Et comme pour le Code de la famille, le roi relance le gouvernement deux ans après, car deux ans après ce discours de 2022, il faut croire que rien ou presque n’a été fait, déclenchant l’interpellation royale de cette semaine. Le Conseil de la communauté marocaine de l’étranger devra être restructuré, prenant en considération les nombreuses et profondes mutations des MdM, et la Fondation Hassan II pour les MRE sera remplacée par la Fondation Mohammedia des MRE.
La feuille de route royale pour les MdM est claire et précise, et ses objectifs bien définis.

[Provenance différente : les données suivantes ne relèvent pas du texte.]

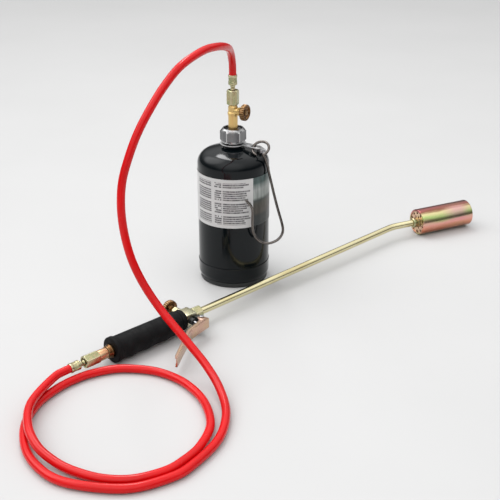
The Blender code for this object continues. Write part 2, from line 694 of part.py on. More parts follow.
def trigger_bracket(parent):
    """Lug under the block that carries the trigger's pivot pin."""
    top = -BLOCK_HALF_Y - GAP
    half = LUG_HALF
    outline = [(PIVOT_X - half, top), (PIVOT_X - half, PIVOT_Y)]
    outline += arc((PIVOT_X, PIVOT_Y), half, 195, 345, 8)
    outline += [(PIVOT_X + half, PIVOT_Y), (PIVOT_X + half, top)]
    lug = piece("trigger_bracket", plate(outline, -4.6, 4.6), "foot_black", parent=parent)
    combine(lug, helper("pin_bore", rod(-9, 9, 2.0, 16), (PIVOT_X, PIVOT_Y, 0), parent=parent), "DIFFERENCE")
    pin = [(-8, 0), (-8, 2.9), (-6.8, 2.9), (-6.8, 1.7), (6.8, 1.7), (6.8, 2.9), (8, 2.9), (8, 0)]
    piece("trigger_pivot_pin", turned(pin, 16), "bright_steel", at=(PIVOT_X, PIVOT_Y, 0), parent=parent)


def trigger_lever(parent):
    """A bent channel: a web, with two flanges that reach towards the grip and the pivot pin."""
    slope = radians(LEVER_SLOPE)
    drop = LEVER_REACH / cos(slope)

    def web_y(x):
        return PIVOT_Y - drop - (PIVOT_X - x) * tan(slope)

    knee = (LEVER_KNEE_X, web_y(LEVER_KNEE_X))
    depths = [(LEVER_FRONT_X, 11.4), (PIVOT_X + 1.6, 13.4), (PIVOT_X - 3.0, 13.4), (7.2, 8.6), (0.0, 6.4),
              (-10.0, 5.8), (LEVER_KNEE_X + 3, 5.5)]
    stations = [(x, web_y(x), deep) for x, deep in depths]
    stations.append((knee[0] - 3, knee[1] - 1.6, 5.2))
    for part in (0.35, 0.7, 0.96, 1.0):
        x = knee[0] + (LEVER_TIP[0] - knee[0]) * part
        y = knee[1] + (LEVER_TIP[1] - knee[1]) * part
        stations.append((x, y, 5.0 - 1.6 * part if part < 1 else 2.6))
    middle = [Vector((x - PIVOT_X, y - PIVOT_Y, 0)) for x, y, _ in stations]
    ways = tangents(middle)
    half = LEVER_HALF_WIDTH
    thick = LEVER_THICK
    rings = []
    for point, way, (_, _, deep) in zip(middle, ways, stations):
        inward = Vector((way.y, -way.x, 0))
        if inward.y < 0:
            inward = -inward
        section = ((-thick, -half), (-thick, half), (deep - thick, half), (deep - thick, half - thick),
                   (0, half - thick), (0, thick - half), (deep - thick, thick - half), (deep - thick, -half))
        rings.append([point + inward * n + Vector((0, 0, z)) for n, z in section])
    axis = frame_empty("trigger_axis", (PIVOT_X, PIVOT_Y, 0), parent=parent)
    lever = piece("trigger_lever", skin(rings), "pink_zinc", parent=axis, sharp=25)
    combine(lever, helper("lever_bore", rod(-12, 12, 2.0, 16), parent=axis), "DIFFERENCE")


def lance(parent):
    """The nut, and the bent tube as far as the burner. Returns the burner's place and direction."""
    nut = [(BLOCK_X[1] + GAP, THREAD_R + 0.5), (BLOCK_X[1] + GAP, 8.0), (BLOCK_X[1] + 1.3, 9.9),
           (27.0, 9.9), (28.0, 8.0), (28.0, TUBE_R + GAP), (TUBE_START, TUBE_R + GAP),
           (TUBE_START, THREAD_R + 0.5)]
    piece("lance_nut", turned(nut, 24, hexagon(17.0)), "yellow_zinc", rotation=along((1, 0, 0)),
          parent=parent)
    angle = radians(BEND_ANGLE)
    straight_end = BEND_AT - BEND_R * tan(angle / 2)
    path = [(TUBE_START + GAP, 0, 0), (straight_end / 2, 0, 0)]
    for x, y in arc((straight_end, -BEND_R), BEND_R, 90, 90 - BEND_ANGLE, 6):
        path.append((x, y, 0))
    way = Vector((cos(angle), -sin(angle), 0))
    burner_at = Vector((BEND_AT, 0, 0)) + way * BURNER_AFTER_BEND
    path.append(burner_at - way * 12)
    path.append(burner_at + way * 4)
    piece("lance_tube", swept(path, TUBE_R, 14, TUBE_BORE_R), "yellow_zinc", parent=parent)
    return burner_at, way


def burner(parent):
    """The bell: local Z runs from the back plate to the mouth."""
    collar = [(-10, TUBE_R + GAP), (-10, 6.3), (-8.6, 7.6), (-GAP, 7.6), (-GAP, TUBE_R + GAP)]
    piece("burner_collar", turned(collar, 24), "yellow_zinc", parent=parent)
    bore = BURNER_R - BURNER_WALL
    shell = [(-0.8, bore - 1.6), (-0.8, BURNER_R - 0.8), (0.1, BURNER_R), (BURNER_LENGTH - 0.6, BURNER_R),
             (BURNER_LENGTH, BURNER_R - 0.4), (BURNER_LENGTH, bore), (-GAP, bore), (-GAP, bore - 1.6)]
    piece("burner_shell", turned(shell, 36), "rainbow_zinc", parent=parent)
    disc = piece("burner_back_plate", ring(0, 2.2, TUBE_R + GAP, bore - GAP, 24), "yellow_zinc", parent=parent)
    holes = []
    for count, out, r in ((BURNER_OUTER_HOLES, 14.5, 1.9), (BURNER_INNER_HOLES, 9.4, 1.4)):
        for i in range(count):
            angle = 2 * pi * (i + 0.37) / count
            holes.append((rod(-3, 6, r, 7), Vector((out * cos(angle), out * sin(angle), 0))))
    combine(disc, helper("air_holes", together(holes), parent=parent), "DIFFERENCE")
    jet = [(-6, 0.9), (-6, 3.6), (4.3, 3.6), (4.3, 4.4), (5.0, 6), (11.5, 6), (12.2, 4.2), (17, 2.4), (17, 0.9)]
    piece("gas_jet", turned(jet, 12, hexagon(9.0)), "brass", parent=parent)


# ---------------------------------------------------------------- assembly

def build():
    clear_scene()
    cylinder = frame_empty("cylinder_frame", (*CYLINDER_AT, 0))
    cylinder_shell(cylinder)
    cylinder_bottom(cylinder)
    cylinder_neck(cylinder)
    relief_valve(cylinder)
    cylinder_valve(cylinder)
    hanging_ear(cylinder)
    carry_hook(cylinder)

    top_frame = frame_empty("hose_top_frame", (0, 0, VALVE_TOP - 12.6), parent=cylinder)
    hose_end("top", top_frame)

    # The wand rests on the grip's rear end and on the burner, whose radii differ.
    rest_span = BEND_AT + BURNER_AFTER_BEND + GRIP_LENGTH - 3
    tilt = asin((BURNER_R - GRIP_END_R) / rest_span)
    wand_z = GRIP_END_R + (GRIP_LENGTH - 3) * sin(tilt)
    tilting = Matrix.Rotation(-tilt, 3, "Y")
    wand = frame_empty("wand_frame", (*WAND_AT, wand_z), tilting)
    rear = grip(wand)
    nipple_end = inlet(wand, rear)
    valve_block(wand)
    plunger_set(wand)
    trigger_bracket(wand)
    trigger_lever(wand)
    burner_at, burner_way = lance(wand)
    burner(frame_empty("burner_frame", burner_at, along(burner_way), wand))
    to_rear = along((-1, 0, 0))
    nut_start = -nipple_end + 12.6
    torch_frame = frame_empty("hose_torch_frame", (nut_start, 0, 0), to_rear, wand)
    hose_end("torch", torch_frame)

    top_at = Vector((*CYLINDER_AT, VALVE_TOP - 12.6 + HOSE_START))
    torch_at = Vector((*WAND_AT, wand_z)) + tilting @ Vector((nut_start - HOSE_START, 0, 0))
    hose((top_at, Vector((0, 0, 1))), (torch_at, tilting @ Vector((-1, 0, 0))))


build()
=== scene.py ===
"""Propane torch with its hose and gas cylinder: camera, light, fine meshes and materials.

Shapes are in millimetres in their group's own frame, and MM turns them into metres. The groups' frames
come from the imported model's joints and boxes.
"""

import json
from math import acos, cos, pi, radians, sin, sqrt, tan

import bmesh
import bpy
from mathutils import Matrix, Vector


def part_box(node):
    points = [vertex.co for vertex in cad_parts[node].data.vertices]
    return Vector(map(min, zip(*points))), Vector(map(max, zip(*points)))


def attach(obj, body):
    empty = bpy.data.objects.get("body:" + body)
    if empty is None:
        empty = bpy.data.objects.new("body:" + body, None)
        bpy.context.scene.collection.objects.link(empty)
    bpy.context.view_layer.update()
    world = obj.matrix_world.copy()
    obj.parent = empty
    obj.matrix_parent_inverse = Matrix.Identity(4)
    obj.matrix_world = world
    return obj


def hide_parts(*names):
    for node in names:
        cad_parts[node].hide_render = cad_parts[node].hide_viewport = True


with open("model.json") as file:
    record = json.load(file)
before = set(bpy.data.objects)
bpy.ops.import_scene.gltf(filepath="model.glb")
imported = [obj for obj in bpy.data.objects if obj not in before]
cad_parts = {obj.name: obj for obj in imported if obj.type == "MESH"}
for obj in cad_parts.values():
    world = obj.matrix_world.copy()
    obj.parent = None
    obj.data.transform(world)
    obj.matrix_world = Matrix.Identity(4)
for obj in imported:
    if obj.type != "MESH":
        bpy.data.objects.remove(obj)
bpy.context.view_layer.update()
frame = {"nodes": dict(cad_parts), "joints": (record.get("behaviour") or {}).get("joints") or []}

MM = 0.001
UP = Vector((0, 0, 1))
JOINTS = {joint["name"]: joint for joint in frame["joints"]}
ROOT = "torch"

# The torch lies along X from its valve block, with the burner bent aside in the XY plane, in millimetres.
PIVOT = (13.2, -21.0)
BLOCK_X = (-2.0, 15.0)
BEND_AT = 423.0
BEND_ANGLE = 18.4
BEND_R = 60.0
BURNER_AFTER_BEND = 47.0
BURNER_WAY = Vector((cos(radians(BEND_ANGLE)), -sin(radians(BEND_ANGLE)), 0))
BURNER_AT = Vector((BEND_AT, 0, 0)) + BURNER_WAY * BURNER_AFTER_BEND
TORCH_NUT_X = -133.5
TRIGGER_LINE_X = 4.5
TOP_NUT_Z = 249.9


# ---------------- places

def along(direction):
    """A turn that brings +Z to the direction."""
    return Vector(direction).to_track_quat("Z", "Y").to_matrix().to_4x4()


def moved(x, y, z):
    return Matrix.Translation(Vector((x, y, z)) * MM)


def joint_place(name):
    joint = JOINTS[name]
    return Matrix.Translation(joint["pos_m"]) @ along(joint["axis"])


def cylinder_place():
    low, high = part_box("foot_ring")
    middle = (low + high) / 2
    return Matrix.Translation((middle.x, middle.y, 0))


def wand_place():
    """X runs along the lance, and the trigger's pivot is at PIVOT."""
    joint = JOINTS["trigger_squeeze"]
    up = -Vector(joint["axis"]).normalized()
    forward = Vector((0, 1, 0)).cross(up)
    turn = Matrix((forward, (0, 1, 0), up)).transposed()
    return Matrix.Translation(joint["pos_m"]) @ turn.to_4x4() @ moved(-PIVOT[0], -PIVOT[1], 0)


CYLINDER = cylinder_place()
WAND = wand_place()
VALVE = joint_place("valve_turn")
FLOW = joint_place("flow_turn")
HOOK = Matrix.Translation(JOINTS["hook_swing"]["pos_m"])
BURNER = WAND @ moved(*BURNER_AT) @ along(BURNER_WAY)
TO_REAR = WAND @ along((-1, 0, 0))
TO_FRONT = WAND @ along((1, 0, 0))
TO_TRIGGER = WAND @ moved(TRIGGER_LINE_X, 0, 0) @ along((0, -1, 0))
TOP_NUT = CYLINDER @ moved(0, 0, TOP_NUT_Z)
TORCH_NUT = WAND @ moved(TORCH_NUT_X, 0, 0) @ along((-1, 0, 0))


# ---------------- camera, light and floor

# Metres and degrees. The camera's place is measured from the cylinder's foot.
CAMERA_BACK = Vector((-0.8862, -0.9473, 0.6197))
CAMERA_AZIMUTH = 44.1
CAMERA_PITCH = 24.2
CAMERA_LENS = 72
CAMERA_SENSOR = 36
LAMP_SIZE = (0.36, 1.5)
LAMP_ENERGY = 12.5
LAMP_AT = Vector((0.53, 1.1, 2.18))
KEY_GLOW = {"azimuth": 118, "elevation": 48, "wide": 33, "narrow": 12, "strength": 2.2}
FRONT_GLOW = {"azimuth": 212, "elevation": 37, "wide": 52, "narrow": 10, "strength": 0.6}
FLOOR_HALF = 14
FLOOR_BELOW = 0.0003
# Painted light on the floor: brightest at this point, with painted shade from FLOOR_SHADE_FROM to
# FLOOR_SHADE_TO metres away.
FLOOR_PAINTED_LIGHT_CENTRE = (-0.42, -0.1, 0.0)
FLOOR_SHADE_FROM = 0.3
FLOOR_SHADE_TO = 3.2


def added(name, data):
    """A new object in the scene."""
    obj = bpy.data.objects.new(name, data)
    bpy.context.scene.collection.objects.link(obj)
    return obj


def camera():
    data = bpy.data.cameras.new("camera")
    data.lens = CAMERA_LENS
    data.sensor_width = CAMERA_SENSOR
    data.clip_end = 50
    obj = added("camera", data)
    obj.location = CYLINDER.translation + CAMERA_BACK
    obj.rotation_euler = (radians(90 - CAMERA_PITCH), 0, -radians(CAMERA_AZIMUTH))
    bpy.context.scene.camera = obj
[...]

Il appartiendra au gouvernement d’en faire une priorité, pour respecter la lettre et l’esprit de la constitution, pour répondre à l’interpellation/injonction royale, pour simplement faire honneur à ses fonctions : nous parlons de 15% de la population, d’une force de frappe nationale à l’étranger, d’une manne financière considérable, d’une somme de compétences et d’expertises que nous envient bien des pays…
Faudra-t-il s’attendre encore à des parachutages partisans dans les nominations qui relèveront du gouvernement (il y a encore beaucoup de gens non casés dans les partis et certaines entreprises) ? Faudra-t-il encore supporter toutes ces ambitions contrariées qui voudront se trouver un point de chute dans ces nouvelles structures ? Faudra-t-il encore attendre des jours meilleurs pour nos MdM ? Ou faudra-t-il attendre une saine colère royale, dont un aperçu a été donné dans ce discours ?
Espérons que non, mais gageons que oui.